● WHAT TO WORK ON:
Extract every line of the material below and reproduce it faithfully.

● DATA EXTRACT:
===
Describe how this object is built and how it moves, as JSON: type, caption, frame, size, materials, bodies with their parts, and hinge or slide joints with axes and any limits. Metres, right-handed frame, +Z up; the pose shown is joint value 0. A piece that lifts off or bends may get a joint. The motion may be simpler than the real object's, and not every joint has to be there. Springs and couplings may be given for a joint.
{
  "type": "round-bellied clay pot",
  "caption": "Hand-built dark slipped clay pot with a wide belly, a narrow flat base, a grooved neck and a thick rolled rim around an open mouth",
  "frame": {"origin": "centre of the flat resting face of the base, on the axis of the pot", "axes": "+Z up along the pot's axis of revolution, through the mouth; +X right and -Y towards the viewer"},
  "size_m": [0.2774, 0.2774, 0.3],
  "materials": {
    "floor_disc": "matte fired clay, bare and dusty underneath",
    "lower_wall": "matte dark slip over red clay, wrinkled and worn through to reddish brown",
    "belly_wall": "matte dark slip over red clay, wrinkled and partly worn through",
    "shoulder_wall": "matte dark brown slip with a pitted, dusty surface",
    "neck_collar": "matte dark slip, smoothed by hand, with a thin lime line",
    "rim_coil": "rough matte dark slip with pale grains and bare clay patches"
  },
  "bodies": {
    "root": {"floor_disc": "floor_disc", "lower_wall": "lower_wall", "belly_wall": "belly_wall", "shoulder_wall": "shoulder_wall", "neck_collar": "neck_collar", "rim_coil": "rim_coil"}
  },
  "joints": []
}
===
● REPLY:
Describe how this object is built and how it moves, as JSON: type, caption, frame, size, materials, bodies with their parts, and hinge or slide joints with axes and any limits. Metres, right-handed frame, +Z up; the pose shown is joint value 0. A piece that lifts off or bends may get a joint. The motion may be simpler than the real object's, and not every joint has to be there. Springs and couplings may be given for a joint.
{
  "type": "round-bellied clay pot",
  "caption": "Hand-built dark slipped clay pot with a wide belly, a narrow flat base, a grooved neck and a thick rolled rim around an open mouth",
  "frame": {"origin": "centre of the flat resting face of the base, on the axis of the pot", "axes": "+Z up along the pot's axis of revolution, through the mouth; +X right and -Y towards the viewer"},
  "size_m": [0.2774, 0.2774, 0.3],
  "materials": {
    "floor_disc": "matte fired clay, bare and dusty underneath",
    "lower_wall": "matte dark slip over red clay, wrinkled and worn through to reddish brown",
    "belly_wall": "matte dark slip over red clay, wrinkled and partly worn through",
    "shoulder_wall": "matte dark brown slip with a pitted, dusty surface",
    "neck_collar": "matte dark slip, smoothed by hand, with a thin lime line",
    "rim_coil": "rough matte dark slip with pale grains and bare clay patches"
  },
  "bodies": {
    "root": {"floor_disc": "floor_disc", "lower_wall": "lower_wall", "belly_wall": "belly_wall", "shoulder_wall": "shoulder_wall", "neck_collar": "neck_collar", "rim_coil": "rim_coil"}
  },
  "joints": []
}